Quel est le délai des travaux? Mieux, quand est-ce que les Camerounais pourront-ils bénéficier de ce projet ?
Les travaux de la seconde phase de la construction de l’autoroute Yaoundé-Douala vont se réaliser en 40 mois. Il y aura 8 mois préalables pour les études, donc ça fera autour de 48 mois pour la réalisation de cette autoroute qui va aller plus vite que la première phase.
Vous dites que ça va aller plus vite, or on est encore à la recherche des financements, et le plus souvent, il y a le problème de contrepartie de l’État du Cameroun, est-ce que tout cela est réuni aujourd’hui, pour qu’on soit sûr que les travaux vont débuter en 2024 ?

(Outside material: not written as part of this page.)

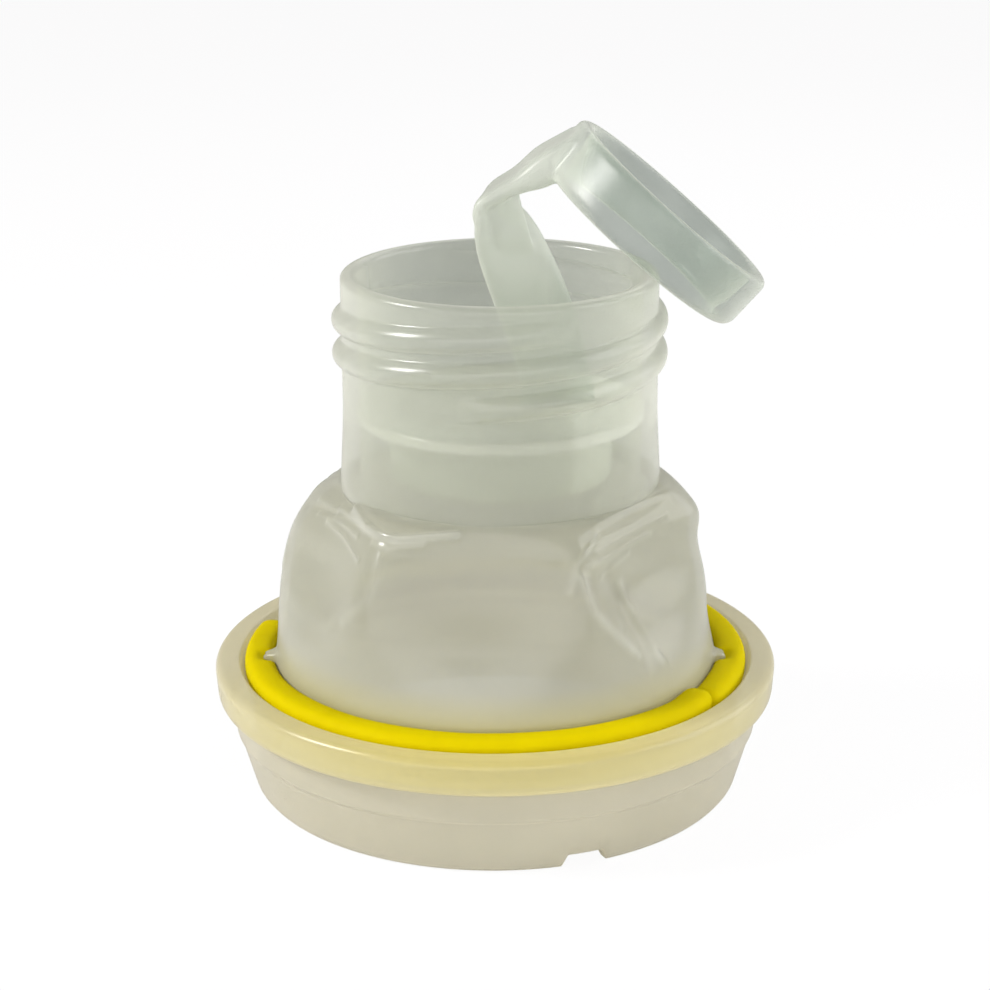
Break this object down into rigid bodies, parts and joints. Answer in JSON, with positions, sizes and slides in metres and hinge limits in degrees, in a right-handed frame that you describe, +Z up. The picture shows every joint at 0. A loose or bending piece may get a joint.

Les travaux vont débuter en 2024. Ce n’est pas un doute. Ils vont d’ailleurs débuter en début 2024. Et ils ne vont pas s’arrêter jusqu’à achèvement. Vous parlez de contrepartie, lorsque le chef de l’État annonce, cela veut dire que les moyens ont été suffisamment évalués, les contraintes et les difficultés aussi, et les moyens pour les lever ont également été mis en place.